Australia’s Pandemic Exceptionalism: How we crushed the curve but lost the race
UNSW Press, $39.99 pb, 234 pp
‘We right to go?’
The Covid-19 pandemic has left its mark on all of us. How could it not? The shuttered small businesses; the warring states; the spectre of aged care residents, hands pressed against glass, unable to touch or receive relatives. The Centrelink queues, the taped-up playgrounds, the closed borders. The stranded cruise ships, the panic buying of toilet paper, the unrelenting and crushing boredom of our four walls. Personally, I can’t see a North Face jacket without a visceral flashback to our erstwhile Victorian premier and his trademark press conference opener: ‘We right to go?’ The desire to forget all of this, to move on from the pandemic, is what makes Australia’s Pandemic Exceptionalism: How we crushed the curve but lost the race such an important contribution to the literature of Covid-19 post-mortems.

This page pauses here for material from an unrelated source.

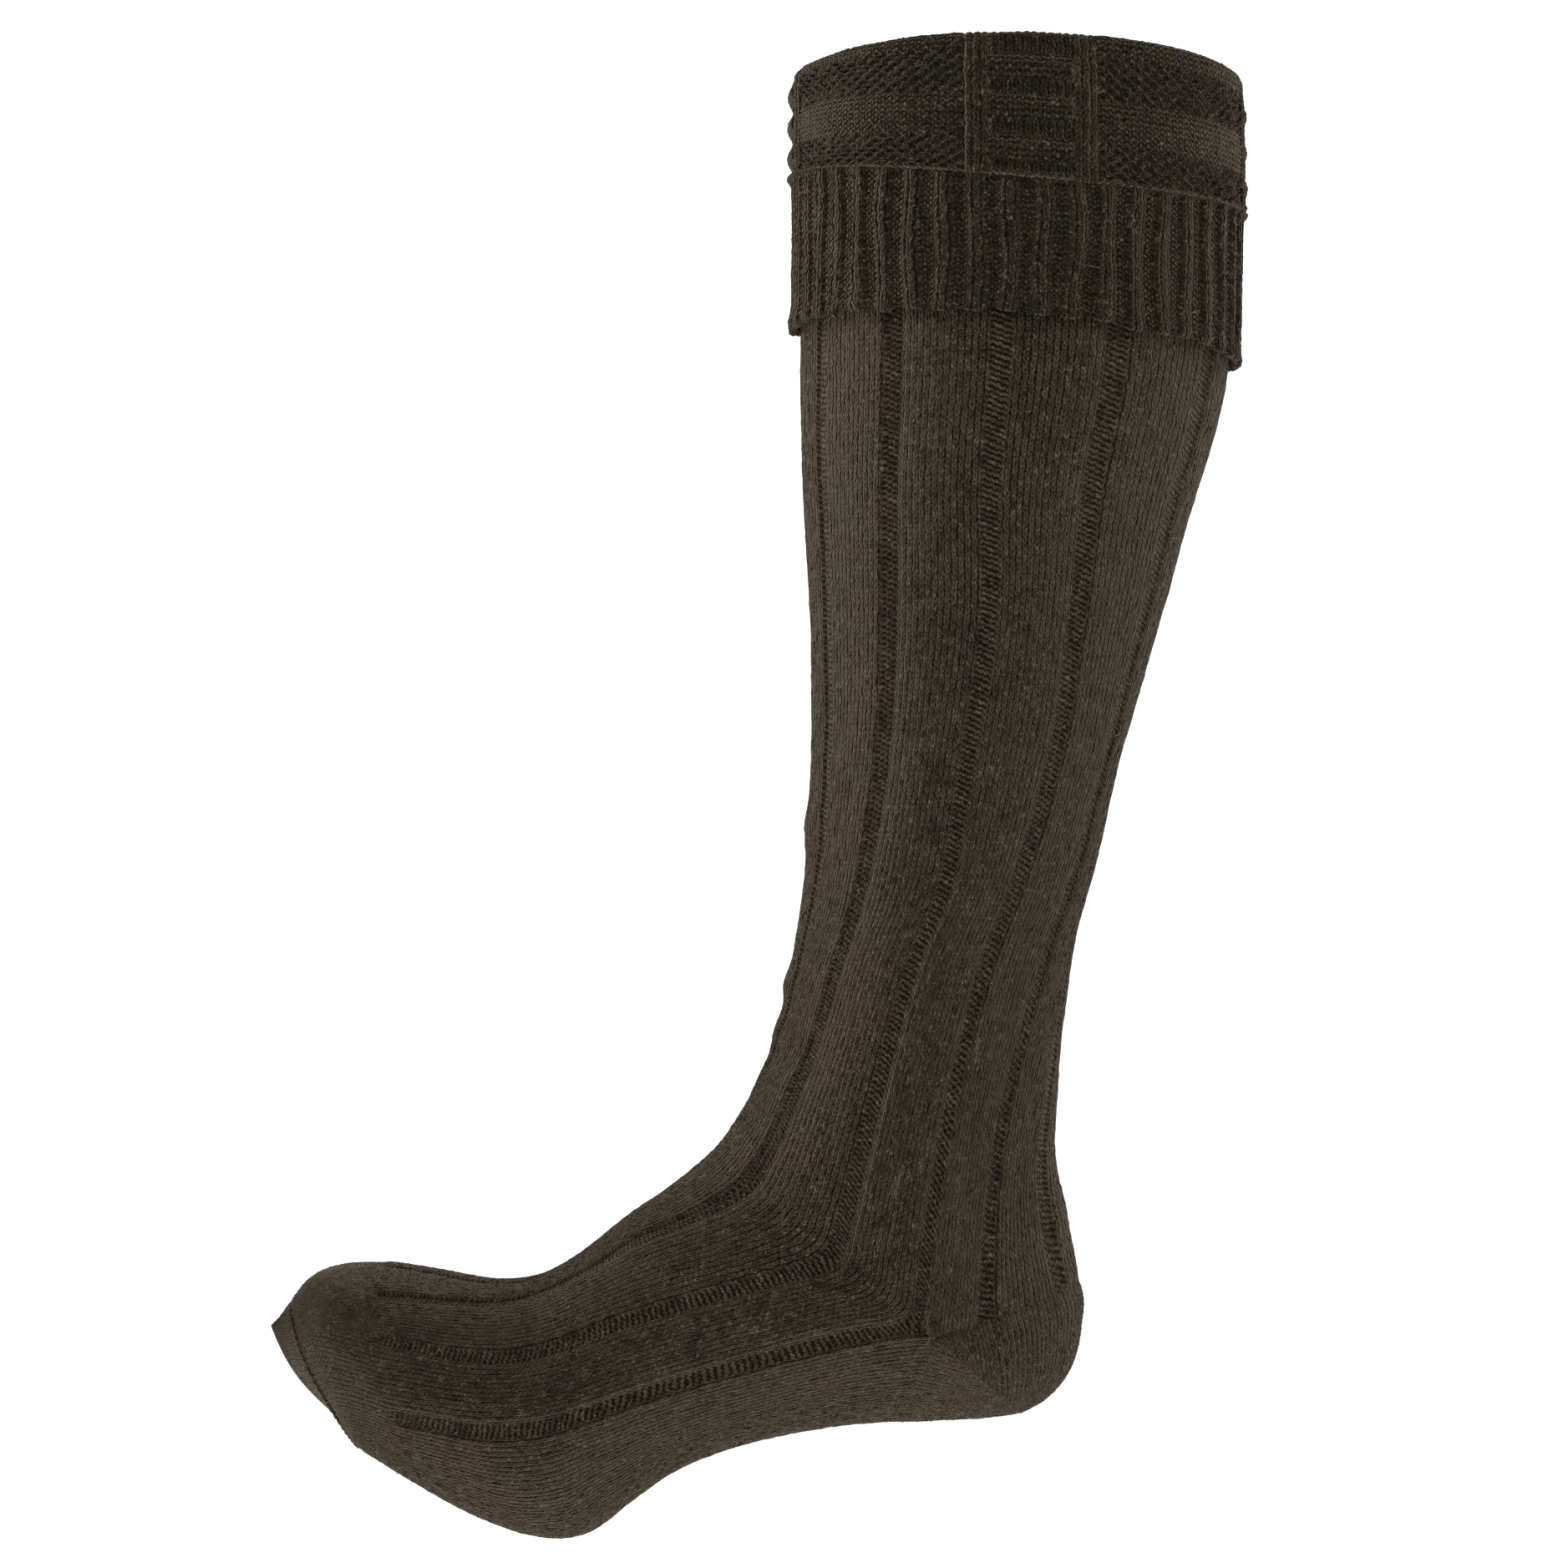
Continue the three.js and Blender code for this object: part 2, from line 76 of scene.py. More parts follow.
# The knitting: wales round the sock, in a panel with its channel, and from the front to the heel's corner.
# The mesh has SAMPLES columns a wale. Angles are in degrees round a section.
WALES = 176
PANEL_WALES = 16
CORNER_WALE = 51
SAMPLES = 3
FRONT, BACK = -90.0, 90.0
DEGREES_A_WALE = 360.0 / WALES
CORNER_ANGLE = FRONT + CORNER_WALE * DEGREES_A_WALE
CORNER_LEVEL = math.sin(math.radians(CORNER_ANGLE))

# down, front, back, width, turn: shares of the shin, and of the way from the ankle's size to the calf's
LEG_ROWS = (
    (0.0, 1.02, 1.0, 0.97, 1.0),
    (0.143, 1.02, 1.01, 0.99, 1.0),
    (0.312, 0.97, 0.976, 1.0, 1.0),
    (0.443, 1.09, 0.785, 0.85, 1.0),
    (0.576, 1.31, 0.582, 0.65, 1.0),
    (0.707, 1.38, 0.379, 0.44, 1.0),
    (0.841, 1.13, 0.195, 0.21, 0.9),
    (0.93, 0.6, 0.082, 0.08, 0.7),
)

# top along, top up, sole along, sole up, half width, corner, turn: shares of the foot's length, the ankle's
# height and the ankle's width
ANKLE_ROWS = (
    (0.376, 0.98, 0.032, 0.873, 0.5, 0.08, 0.45),
    (0.401, 0.852, 0.035, 0.682, 0.487, 0.35, 0.25),
    (0.427, 0.758, 0.022, 0.532, 0.475, 0.68, 0.1),
    (0.458, 0.679, 0.006, 0.362, 0.468, 1.0, 0.0),
)
CORNER_ROW = (0.189, 0.255)
HEEL_ROWS = ((0.0, 0.288), (0.0167, 0.128), (0.073, 0.028), (0.181, 0.004))

# top along, top up, sole along, sole up, half width, corner: the same shares, with the foot's width
FOOT_ROWS = (
    (0.458, 0.679, 0.242, 0.001, 0.397, 1.0),
    (0.509, 0.588, 0.319, -0.013, 0.408, 0.6),
    (0.566, 0.505, 0.406, -0.049, 0.42, 0.3),
    (0.622, 0.419, 0.489, -0.113, 0.437, 0.1),
    (0.673, 0.366, 0.55, -0.199, 0.458, 0.0),
    (0.724, 0.355, 0.606, -0.282, 0.48, 0.0),
    (0.776, 0.371, 0.673, -0.288, 0.5, 0.0),
    (0.827, 0.39, 0.755, -0.224, 0.489, 0.0),
    (0.873, 0.4, 0.817, -0.154, 0.457, 0.0),
)
TOE_ROWS = (
    (0.919, 0.394, 0.847, -0.118, 0.395, 0.0),
    (0.953, 0.362, 0.873, -0.088, 0.31, 0.0),
    (0.977, 0.298, 0.887, -0.072, 0.19, 0.0),
    (0.998, 0.241, 0.891, -0.066, 0.03, 0.0),
)
TOE_START = len(FOOT_ROWS) - 1.0
TOE_END = TOE_START + len(TOE_ROWS)

# How far each channel stands from an even spread round the sock, in degrees: one row a section, and one
# column for each channel from the first beside the top of the foot to the last beside the back of the heel
CHANNEL_WALES = (0, 16, 32, 48, 64, 80, 88)
LEG_SHIFTS = (
    (-3, -5, -8, -4, -3),
    (-3, -5.5, -8.5, -5, -3),
    (-3, -6.3, -8.5, -5, -3),
    (-2.5, -5, -8.3, -5, -3),
    (-1.5, -0.8, -5, -5, -4),
    (-1.3, -1.6, -1.5, -3, -5),
    (-2.5, 0, -4, -5, -8),
    (-3, -2, -5.5, -8, -12),
    (-3, -1, -5, -13, -16.5),
    (-1, 1.5, -3, -12.5, -17.5),
    (2, 4, -1, -12, -15.5),
    (4, 6, 0, -11, -10),
)
FOOT_SHIFTS = (
    (4, 6, 0, 0, 0),
    (1, 6, 1.5, 1, 0),
    (-5, 3, 2.5, 2, 1),
    (-11, -3, 0, 0, 0),
    (-11.5, -6.5, -5, -3, -1),
    (-9.5, -8.5, -9, -5, -2),
    (-6, -8, -7.5, -4, -2),
    (-1.5, -6.5, -3, -2, -1),
    (2, -5, 3, 2, 1),
)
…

Economists Steven Hamilton and Richard Holden were regular contributors to the op-ed pages during lockdowns, heartily supporting the fiscal response, and lambasting our costly dithering in vaccine procurement (an ‘unmitigated disaster’) and the sluggish roll-out of rapid antigen tests, or RATs (‘unconscionable’). They have synthesised their individual contributions into a shared argument: the Morrison government both succeeded and failed in its response to Covid-19, and there are vital lessons to be learnt.